17 июля 1941 г. гестапо издало приказ, предусматривавший убийство всех советских военнопленных, которые были или могли быть опасны для национал-социализма.
Приказ гласил:
«Задачей командиров Зипо и СД, находящихся в шталагах[13], является политическая проверка всех заключенных лагеря, устранение и дальнейшая «обработка»: а) всех политически преступных или по каким-либо другим причинам нежелательных элементов, находящихся среди них; б) всех лиц, которые могут быть использованы для восстановления оккупированных территорий… Далее, эти командиры должны с самого начала приложить усилия для выявления среди заключенных тех элементов, которые кажутся надежными, независимо от того, являются ли они коммунистами или нет, для того чтобы использовать их в целях разведки внутри самого лагеря или, если это окажется целесообразным, позднее также на оккупированных территориях. Путем использования таких информаторов и путем использования всех других существующих возможностей должно продолжаться шаг за шагом обнаружение всех элементов среди заключенных, которые должны быть уничтожены…[14]»
В лагерях царило полное бесправие по сравнению с общей ситуацией в Норвегии в мирное время.
2) Узников помещали в концентрационные лагеря на неопределенное время и они находились в полном неведении относительно своей будущей судьбы.
3) Кроме вышеупомянутого жестокого обращения, узники испытывали чрезвычайные физические и психические страдания, и смертность среди них была очень высокой. Из-за большой продолжительности рабочего дня и перекличек оставалось часто не более шести часов на сон в переполненных бараках.
«Гигиеническое состояние было ужасным повсюду», – говорится в датском исследовании истощения и его последствий. – «Речь идет о состоянии туалетов, уборке помещений, как общих, так и индивидуальных… Пища часто была испорченной или загрязненной… В основном лагерная еда состояла из супа из корнеплодов и бутерброда из грубого ржаного хлеба с примесью соломы с маленьким кусочком маргарина и колбасы. Пища содержала в среднем около 1000 калорий и 30 г протеина (из них только 2 г животного протеина). В санчасти не было даже самого необходимого для оказания медицинской помощи – ни лекарств, ни инструментов, ни перевязочных материалов, ни коек, ни персонала. К этому следует добавить абсурдную точку зрения руководства СС на болезнь как саботаж против труда в концлагере» (17[15], с. 1218).
Организация лагерей носила особый характер. Сформулированные выше «цели концентрационных лагерей» оказывали воздействие, как на заключенных, так и на охранников.
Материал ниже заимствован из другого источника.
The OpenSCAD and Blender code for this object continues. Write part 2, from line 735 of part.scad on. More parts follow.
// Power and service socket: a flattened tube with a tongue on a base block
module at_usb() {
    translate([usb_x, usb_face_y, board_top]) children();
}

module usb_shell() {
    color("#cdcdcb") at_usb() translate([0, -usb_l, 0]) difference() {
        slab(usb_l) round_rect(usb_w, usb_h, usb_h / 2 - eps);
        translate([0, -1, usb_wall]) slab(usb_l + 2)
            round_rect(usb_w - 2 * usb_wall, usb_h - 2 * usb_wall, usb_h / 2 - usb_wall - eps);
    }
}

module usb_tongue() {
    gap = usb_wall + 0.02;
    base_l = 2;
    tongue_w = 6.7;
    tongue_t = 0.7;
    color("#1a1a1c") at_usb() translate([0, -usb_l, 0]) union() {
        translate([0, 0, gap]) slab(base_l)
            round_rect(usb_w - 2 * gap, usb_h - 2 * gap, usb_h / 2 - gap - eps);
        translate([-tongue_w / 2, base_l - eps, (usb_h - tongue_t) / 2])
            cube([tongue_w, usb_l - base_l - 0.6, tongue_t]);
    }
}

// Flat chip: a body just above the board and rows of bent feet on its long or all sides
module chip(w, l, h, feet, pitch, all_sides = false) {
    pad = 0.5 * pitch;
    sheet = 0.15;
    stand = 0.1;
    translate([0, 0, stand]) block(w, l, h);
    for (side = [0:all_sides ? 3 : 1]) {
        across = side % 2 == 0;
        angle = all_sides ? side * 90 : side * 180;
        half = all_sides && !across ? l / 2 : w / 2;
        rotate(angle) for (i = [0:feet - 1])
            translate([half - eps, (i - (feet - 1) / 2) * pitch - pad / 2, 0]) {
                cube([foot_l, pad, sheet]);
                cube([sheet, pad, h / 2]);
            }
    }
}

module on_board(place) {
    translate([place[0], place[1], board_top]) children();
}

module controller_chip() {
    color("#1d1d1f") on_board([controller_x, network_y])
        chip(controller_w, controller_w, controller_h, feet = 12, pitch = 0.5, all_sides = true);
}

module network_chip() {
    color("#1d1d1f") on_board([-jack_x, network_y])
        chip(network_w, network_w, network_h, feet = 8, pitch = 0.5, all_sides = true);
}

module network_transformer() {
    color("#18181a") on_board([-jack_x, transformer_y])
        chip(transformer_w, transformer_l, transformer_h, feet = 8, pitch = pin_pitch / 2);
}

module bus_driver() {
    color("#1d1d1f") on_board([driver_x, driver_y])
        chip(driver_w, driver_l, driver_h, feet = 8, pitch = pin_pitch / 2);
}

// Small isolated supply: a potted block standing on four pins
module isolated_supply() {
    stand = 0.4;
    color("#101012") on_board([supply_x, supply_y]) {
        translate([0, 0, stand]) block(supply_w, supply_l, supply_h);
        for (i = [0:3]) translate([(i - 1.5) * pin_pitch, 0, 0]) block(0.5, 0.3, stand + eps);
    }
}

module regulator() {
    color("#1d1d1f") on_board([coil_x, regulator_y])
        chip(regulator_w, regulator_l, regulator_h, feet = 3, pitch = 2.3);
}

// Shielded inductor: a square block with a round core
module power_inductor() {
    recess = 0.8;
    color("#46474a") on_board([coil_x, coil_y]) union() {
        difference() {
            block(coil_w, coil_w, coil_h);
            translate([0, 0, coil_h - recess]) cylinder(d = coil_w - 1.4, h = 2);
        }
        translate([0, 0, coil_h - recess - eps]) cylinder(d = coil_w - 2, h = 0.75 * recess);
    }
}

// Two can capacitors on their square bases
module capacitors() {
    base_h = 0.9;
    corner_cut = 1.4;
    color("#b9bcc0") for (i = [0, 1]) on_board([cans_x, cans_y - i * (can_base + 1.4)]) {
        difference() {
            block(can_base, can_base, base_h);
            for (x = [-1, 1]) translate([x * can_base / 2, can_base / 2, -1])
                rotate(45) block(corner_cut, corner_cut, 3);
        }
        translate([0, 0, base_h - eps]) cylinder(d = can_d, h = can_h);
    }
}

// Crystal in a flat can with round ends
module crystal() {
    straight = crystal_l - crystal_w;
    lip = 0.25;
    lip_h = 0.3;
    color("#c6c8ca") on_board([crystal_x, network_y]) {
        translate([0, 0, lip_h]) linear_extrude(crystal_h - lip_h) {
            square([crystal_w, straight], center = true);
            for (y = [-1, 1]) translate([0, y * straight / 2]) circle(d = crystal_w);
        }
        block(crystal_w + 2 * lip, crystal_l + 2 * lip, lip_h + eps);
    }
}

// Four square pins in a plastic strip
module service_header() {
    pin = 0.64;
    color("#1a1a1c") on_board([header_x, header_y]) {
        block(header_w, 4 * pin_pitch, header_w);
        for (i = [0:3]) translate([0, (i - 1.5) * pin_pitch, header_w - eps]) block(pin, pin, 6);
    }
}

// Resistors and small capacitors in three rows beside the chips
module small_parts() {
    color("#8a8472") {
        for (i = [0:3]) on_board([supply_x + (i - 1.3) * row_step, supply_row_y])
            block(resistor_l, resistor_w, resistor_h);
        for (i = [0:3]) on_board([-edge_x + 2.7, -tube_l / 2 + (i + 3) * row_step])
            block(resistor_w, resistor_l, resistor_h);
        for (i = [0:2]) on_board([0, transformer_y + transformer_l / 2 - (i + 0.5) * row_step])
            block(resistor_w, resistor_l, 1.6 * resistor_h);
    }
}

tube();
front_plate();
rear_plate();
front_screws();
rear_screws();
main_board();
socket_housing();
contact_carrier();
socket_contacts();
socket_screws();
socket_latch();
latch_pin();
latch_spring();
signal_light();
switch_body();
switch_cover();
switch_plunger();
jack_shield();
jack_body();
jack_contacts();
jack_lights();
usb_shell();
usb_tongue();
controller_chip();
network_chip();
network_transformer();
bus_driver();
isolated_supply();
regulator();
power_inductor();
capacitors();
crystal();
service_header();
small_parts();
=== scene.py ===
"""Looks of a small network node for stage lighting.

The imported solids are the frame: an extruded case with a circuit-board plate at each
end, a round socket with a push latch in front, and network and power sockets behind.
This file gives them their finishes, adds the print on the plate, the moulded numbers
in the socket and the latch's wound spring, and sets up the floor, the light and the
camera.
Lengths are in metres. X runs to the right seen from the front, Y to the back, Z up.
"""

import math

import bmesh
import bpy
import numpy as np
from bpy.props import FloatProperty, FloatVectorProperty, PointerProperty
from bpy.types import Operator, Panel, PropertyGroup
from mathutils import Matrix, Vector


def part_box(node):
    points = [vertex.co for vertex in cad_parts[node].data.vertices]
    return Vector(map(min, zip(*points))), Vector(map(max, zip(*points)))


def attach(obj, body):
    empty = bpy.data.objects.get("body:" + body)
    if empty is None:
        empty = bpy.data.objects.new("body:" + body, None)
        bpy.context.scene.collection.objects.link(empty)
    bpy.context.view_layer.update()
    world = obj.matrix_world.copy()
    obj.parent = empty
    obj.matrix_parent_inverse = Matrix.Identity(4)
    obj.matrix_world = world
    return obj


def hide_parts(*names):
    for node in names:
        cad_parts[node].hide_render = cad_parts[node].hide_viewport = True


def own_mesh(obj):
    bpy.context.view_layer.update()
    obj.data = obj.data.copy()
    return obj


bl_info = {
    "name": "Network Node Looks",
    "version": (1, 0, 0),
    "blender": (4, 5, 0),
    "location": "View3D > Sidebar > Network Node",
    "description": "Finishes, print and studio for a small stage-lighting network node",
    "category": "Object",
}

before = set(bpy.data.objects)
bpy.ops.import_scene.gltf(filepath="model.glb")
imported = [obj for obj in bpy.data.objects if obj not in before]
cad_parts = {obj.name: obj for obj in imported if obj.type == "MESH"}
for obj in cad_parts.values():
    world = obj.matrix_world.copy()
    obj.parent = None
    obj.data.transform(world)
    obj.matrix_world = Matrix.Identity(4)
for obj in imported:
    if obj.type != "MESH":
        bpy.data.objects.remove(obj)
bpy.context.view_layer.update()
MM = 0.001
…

а) на ОХРАННИКОВ: в силу возложенных на них задач у них складывались более дистанцированные отношения с заключенными, чем в норвежских тюрьмах в мирное время. Их главная задача состояла не в руководстве рабочим процессом или подаче примера для заключенных, а том, чтобы заставить их как можно больше работать. Этому способствовала также огромная численность узников.
Охранники в концлагерях держались в стороне от общей массы заключенных и старались иметь прикрытый тыл. Система охраны и администрации имела авторитарную организацию.
б) на ЗАКЛЮЧЕННЫХ: ряд вышеупомянутых моментов и «цели концлагеря» способствовали упрочению внутреннего самоуправления в лагере. Почти везде заключенные имели лагерный актив – старшего надзирателя, старшего по кухне, по санчасти, старшего каждого барака, бригадиров рабочих отрядов, начальников лагерной полиции и т. д. Такая специфическая организация немцами лагеря открывает интересные перспективы и вполне могла бы стать темой отдельного социологического исследования.
Возникает вопрос о том, какое воздействие такая система оказывала на заключенных. Мы попытаемся сначала воссоздать физические последствия, а затем более подробно остановимся на последствиях психологических.